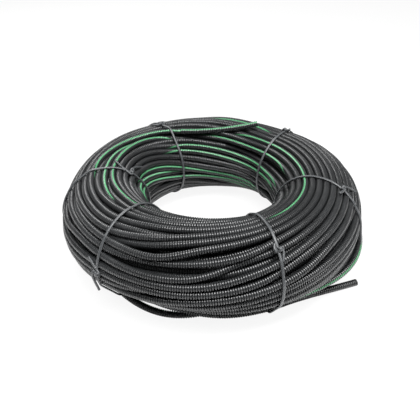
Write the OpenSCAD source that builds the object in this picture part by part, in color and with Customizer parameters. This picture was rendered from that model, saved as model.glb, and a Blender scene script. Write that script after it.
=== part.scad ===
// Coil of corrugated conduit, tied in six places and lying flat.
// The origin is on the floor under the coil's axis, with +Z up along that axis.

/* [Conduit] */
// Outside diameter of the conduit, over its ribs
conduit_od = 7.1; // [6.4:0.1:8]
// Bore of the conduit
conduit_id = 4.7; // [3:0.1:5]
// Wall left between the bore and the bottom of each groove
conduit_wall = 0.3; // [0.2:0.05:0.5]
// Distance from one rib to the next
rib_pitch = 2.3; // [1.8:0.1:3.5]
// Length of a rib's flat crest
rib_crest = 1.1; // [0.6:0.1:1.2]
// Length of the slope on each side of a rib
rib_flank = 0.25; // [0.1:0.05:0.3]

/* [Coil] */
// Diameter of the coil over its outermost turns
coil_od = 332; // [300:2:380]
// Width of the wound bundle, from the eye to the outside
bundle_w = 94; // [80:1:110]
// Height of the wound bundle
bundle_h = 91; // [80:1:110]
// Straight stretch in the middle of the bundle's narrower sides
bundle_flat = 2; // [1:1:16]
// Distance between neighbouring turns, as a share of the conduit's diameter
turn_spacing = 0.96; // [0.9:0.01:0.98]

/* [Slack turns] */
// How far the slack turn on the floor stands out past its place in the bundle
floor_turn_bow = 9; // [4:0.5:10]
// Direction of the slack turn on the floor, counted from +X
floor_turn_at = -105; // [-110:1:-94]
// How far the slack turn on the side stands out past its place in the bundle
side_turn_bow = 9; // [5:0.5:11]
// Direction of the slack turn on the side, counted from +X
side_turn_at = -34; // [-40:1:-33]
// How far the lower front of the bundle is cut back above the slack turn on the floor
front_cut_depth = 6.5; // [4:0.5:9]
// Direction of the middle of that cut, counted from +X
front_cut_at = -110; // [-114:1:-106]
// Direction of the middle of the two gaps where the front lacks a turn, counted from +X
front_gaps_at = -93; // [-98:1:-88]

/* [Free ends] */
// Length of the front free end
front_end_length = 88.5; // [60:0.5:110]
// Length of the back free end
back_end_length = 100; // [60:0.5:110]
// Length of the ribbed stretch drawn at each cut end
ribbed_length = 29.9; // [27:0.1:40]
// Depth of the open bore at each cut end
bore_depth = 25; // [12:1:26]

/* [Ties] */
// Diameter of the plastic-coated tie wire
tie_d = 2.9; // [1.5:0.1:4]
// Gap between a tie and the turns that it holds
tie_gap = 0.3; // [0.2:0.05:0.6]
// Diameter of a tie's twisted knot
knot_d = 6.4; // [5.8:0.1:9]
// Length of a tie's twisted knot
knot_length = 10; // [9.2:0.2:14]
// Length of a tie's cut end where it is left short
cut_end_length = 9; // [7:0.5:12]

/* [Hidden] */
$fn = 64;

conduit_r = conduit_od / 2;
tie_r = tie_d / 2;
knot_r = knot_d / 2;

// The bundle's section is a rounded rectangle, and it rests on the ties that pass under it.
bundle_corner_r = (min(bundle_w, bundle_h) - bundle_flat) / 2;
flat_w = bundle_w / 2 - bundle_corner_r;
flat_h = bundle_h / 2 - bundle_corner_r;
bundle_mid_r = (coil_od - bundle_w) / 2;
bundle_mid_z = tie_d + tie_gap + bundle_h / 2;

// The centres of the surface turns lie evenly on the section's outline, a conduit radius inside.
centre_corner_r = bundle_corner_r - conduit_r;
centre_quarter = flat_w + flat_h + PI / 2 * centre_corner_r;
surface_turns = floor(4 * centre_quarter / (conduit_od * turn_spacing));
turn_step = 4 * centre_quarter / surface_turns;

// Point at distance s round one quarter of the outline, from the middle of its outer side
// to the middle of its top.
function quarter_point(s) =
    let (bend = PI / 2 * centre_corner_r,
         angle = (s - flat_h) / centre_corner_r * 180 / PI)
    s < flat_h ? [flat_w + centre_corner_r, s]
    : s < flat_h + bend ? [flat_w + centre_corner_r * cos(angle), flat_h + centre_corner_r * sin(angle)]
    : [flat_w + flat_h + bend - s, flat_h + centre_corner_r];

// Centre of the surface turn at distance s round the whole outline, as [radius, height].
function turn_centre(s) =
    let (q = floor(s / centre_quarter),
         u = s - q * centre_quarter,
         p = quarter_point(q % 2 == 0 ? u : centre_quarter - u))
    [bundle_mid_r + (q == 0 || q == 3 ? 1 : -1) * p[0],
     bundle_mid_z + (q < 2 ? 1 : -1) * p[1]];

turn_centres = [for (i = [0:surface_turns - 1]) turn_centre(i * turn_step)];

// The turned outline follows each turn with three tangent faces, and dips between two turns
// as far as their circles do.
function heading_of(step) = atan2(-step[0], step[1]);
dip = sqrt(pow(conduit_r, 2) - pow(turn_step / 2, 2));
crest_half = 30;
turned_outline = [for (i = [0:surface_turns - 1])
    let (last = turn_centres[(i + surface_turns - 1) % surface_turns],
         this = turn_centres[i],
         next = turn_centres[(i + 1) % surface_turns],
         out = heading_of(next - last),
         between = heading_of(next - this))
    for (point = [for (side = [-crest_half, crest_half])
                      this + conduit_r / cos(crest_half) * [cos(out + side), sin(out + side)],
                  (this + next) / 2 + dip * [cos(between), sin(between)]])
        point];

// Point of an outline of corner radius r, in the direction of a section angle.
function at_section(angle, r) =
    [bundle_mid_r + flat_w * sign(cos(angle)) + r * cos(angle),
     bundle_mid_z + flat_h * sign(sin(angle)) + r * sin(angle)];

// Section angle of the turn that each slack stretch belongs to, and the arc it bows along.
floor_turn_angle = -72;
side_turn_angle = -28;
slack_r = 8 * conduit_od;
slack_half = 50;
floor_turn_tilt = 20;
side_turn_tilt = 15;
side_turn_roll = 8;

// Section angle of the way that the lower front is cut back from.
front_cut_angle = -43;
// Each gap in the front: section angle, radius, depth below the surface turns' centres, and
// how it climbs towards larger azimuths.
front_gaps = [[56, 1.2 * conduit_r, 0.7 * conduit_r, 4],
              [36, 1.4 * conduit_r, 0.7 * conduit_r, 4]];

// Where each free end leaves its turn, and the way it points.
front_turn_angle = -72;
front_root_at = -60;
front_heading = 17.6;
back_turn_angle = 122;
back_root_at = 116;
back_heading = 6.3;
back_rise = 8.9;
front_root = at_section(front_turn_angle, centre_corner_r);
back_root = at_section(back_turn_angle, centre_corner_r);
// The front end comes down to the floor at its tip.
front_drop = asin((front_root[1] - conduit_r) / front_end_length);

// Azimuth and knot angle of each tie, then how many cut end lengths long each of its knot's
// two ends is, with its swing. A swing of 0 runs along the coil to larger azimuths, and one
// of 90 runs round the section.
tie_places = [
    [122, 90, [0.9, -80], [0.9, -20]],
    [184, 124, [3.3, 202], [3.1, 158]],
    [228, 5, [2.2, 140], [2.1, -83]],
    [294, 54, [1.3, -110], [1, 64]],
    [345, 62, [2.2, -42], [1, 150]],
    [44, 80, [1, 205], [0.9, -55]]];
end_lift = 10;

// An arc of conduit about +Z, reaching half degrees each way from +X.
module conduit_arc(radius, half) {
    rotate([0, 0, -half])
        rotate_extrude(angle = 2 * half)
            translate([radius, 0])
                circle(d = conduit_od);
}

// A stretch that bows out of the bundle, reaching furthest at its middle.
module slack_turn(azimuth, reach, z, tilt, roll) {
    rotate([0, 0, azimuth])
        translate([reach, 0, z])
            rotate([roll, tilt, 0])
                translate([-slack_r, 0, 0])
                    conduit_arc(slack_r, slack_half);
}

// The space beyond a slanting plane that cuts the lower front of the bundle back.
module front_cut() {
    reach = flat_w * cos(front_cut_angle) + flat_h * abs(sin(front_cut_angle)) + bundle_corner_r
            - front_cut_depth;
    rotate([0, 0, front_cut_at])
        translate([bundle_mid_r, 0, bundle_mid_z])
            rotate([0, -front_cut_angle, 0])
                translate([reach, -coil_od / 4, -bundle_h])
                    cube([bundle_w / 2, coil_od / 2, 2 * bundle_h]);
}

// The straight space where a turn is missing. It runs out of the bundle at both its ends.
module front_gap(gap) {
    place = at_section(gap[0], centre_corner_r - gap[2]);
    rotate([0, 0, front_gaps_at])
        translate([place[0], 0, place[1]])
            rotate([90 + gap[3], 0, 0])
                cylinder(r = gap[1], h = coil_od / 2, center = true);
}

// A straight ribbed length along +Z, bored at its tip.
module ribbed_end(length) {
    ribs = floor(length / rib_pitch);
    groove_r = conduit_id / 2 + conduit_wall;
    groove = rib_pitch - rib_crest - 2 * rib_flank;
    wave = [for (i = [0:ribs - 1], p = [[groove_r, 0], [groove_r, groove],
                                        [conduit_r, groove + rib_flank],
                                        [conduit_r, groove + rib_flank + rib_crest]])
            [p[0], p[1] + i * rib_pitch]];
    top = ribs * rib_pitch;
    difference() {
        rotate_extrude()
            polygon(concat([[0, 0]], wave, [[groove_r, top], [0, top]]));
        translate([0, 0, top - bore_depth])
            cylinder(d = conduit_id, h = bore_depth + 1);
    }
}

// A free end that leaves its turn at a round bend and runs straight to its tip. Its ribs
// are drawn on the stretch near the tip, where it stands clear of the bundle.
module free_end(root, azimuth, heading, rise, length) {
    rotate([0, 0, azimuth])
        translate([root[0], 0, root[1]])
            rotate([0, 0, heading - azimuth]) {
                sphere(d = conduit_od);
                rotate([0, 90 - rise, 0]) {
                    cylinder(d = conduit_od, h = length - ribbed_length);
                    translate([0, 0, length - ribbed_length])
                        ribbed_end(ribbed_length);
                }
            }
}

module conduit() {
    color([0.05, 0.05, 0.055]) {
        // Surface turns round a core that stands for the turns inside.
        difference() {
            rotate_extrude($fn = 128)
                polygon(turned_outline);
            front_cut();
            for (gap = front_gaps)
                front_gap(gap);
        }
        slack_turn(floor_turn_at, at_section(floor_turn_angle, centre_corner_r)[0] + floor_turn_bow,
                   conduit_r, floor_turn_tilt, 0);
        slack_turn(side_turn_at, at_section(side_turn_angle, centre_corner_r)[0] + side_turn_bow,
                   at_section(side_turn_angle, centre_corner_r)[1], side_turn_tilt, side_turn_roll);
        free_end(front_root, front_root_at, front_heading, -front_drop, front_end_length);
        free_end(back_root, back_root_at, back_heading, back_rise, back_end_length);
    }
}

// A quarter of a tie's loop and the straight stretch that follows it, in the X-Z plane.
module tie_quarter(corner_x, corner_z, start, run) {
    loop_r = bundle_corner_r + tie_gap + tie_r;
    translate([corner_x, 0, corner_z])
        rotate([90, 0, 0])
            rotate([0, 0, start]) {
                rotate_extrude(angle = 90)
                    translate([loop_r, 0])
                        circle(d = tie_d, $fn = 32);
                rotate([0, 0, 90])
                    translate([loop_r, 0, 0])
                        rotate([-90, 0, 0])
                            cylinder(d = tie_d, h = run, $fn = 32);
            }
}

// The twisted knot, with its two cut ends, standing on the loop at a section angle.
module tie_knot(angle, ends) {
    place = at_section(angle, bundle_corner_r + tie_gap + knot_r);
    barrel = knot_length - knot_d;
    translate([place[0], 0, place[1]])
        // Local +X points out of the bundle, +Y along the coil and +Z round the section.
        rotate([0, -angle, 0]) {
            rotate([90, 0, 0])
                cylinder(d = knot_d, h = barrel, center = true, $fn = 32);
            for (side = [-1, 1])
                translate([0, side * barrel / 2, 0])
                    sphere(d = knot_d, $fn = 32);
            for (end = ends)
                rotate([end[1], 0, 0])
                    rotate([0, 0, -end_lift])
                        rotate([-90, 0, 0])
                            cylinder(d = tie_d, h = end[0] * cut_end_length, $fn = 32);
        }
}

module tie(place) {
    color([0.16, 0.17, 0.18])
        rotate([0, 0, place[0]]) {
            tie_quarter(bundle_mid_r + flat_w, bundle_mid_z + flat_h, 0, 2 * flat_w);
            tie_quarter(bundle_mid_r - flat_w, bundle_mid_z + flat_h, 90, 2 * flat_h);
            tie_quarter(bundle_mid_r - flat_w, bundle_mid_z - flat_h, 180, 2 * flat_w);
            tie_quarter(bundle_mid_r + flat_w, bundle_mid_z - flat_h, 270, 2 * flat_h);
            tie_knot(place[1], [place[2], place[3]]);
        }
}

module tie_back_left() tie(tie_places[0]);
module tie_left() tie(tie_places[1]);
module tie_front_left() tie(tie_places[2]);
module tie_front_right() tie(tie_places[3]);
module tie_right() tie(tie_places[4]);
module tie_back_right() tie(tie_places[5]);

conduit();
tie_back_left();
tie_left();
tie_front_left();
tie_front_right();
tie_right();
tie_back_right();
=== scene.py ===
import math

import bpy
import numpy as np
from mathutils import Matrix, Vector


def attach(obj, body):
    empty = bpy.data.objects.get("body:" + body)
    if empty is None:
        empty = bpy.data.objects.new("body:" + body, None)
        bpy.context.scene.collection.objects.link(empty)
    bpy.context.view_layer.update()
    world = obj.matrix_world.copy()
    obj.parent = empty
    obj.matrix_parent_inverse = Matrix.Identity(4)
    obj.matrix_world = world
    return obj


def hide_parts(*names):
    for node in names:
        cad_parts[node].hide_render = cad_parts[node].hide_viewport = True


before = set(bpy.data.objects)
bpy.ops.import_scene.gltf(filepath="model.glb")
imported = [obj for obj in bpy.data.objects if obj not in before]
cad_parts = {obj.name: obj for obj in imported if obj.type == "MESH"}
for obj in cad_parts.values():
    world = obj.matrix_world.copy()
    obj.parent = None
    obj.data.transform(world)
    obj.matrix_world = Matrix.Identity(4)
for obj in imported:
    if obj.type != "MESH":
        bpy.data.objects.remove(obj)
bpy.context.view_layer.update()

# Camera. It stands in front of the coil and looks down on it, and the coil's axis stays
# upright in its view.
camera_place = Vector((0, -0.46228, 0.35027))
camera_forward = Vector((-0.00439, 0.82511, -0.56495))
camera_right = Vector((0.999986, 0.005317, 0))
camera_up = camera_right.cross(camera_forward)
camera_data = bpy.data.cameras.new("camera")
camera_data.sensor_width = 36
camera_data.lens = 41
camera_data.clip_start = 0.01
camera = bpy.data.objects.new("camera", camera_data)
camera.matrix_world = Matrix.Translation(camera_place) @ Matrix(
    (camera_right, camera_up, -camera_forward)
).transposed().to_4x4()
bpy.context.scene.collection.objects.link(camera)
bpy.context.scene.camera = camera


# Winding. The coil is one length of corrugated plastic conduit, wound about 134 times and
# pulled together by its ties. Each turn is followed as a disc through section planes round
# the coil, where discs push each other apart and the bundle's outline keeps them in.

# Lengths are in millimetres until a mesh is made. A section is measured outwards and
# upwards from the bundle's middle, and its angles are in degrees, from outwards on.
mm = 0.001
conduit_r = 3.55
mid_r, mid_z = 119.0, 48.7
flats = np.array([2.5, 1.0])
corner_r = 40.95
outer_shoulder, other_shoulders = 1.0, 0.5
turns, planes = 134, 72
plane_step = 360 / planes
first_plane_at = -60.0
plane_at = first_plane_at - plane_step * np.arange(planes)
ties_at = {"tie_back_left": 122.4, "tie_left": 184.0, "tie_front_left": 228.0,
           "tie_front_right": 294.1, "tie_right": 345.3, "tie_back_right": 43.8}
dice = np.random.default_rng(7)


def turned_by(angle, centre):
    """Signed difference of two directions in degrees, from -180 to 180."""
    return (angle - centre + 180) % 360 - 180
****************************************
• _Task details_:
Give again only the lines from the one bearing "module tie_back_left() tie(tie_places[0]);" through the one bearing "imported = [obj", exactly as they stand.

• _Expected answer_:
module tie_back_left() tie(tie_places[0]);
module tie_left() tie(tie_places[1]);
module tie_front_left() tie(tie_places[2]);
module tie_front_right() tie(tie_places[3]);
module tie_right() tie(tie_places[4]);
module tie_back_right() tie(tie_places[5]);

conduit();
tie_back_left();
tie_left();
tie_front_left();
tie_front_right();
tie_right();
tie_back_right();
=== scene.py ===
import math

import bpy
import numpy as np
from mathutils import Matrix, Vector


def attach(obj, body):
    empty = bpy.data.objects.get("body:" + body)
    if empty is None:
        empty = bpy.data.objects.new("body:" + body, None)
        bpy.context.scene.collection.objects.link(empty)
    bpy.context.view_layer.update()
    world = obj.matrix_world.copy()
    obj.parent = empty
    obj.matrix_parent_inverse = Matrix.Identity(4)
    obj.matrix_world = world
    return obj


def hide_parts(*names):
    for node in names:
        cad_parts[node].hide_render = cad_parts[node].hide_viewport = True


before = set(bpy.data.objects)
bpy.ops.import_scene.gltf(filepath="model.glb")
imported = [obj for obj in bpy.data.objects if obj not in before]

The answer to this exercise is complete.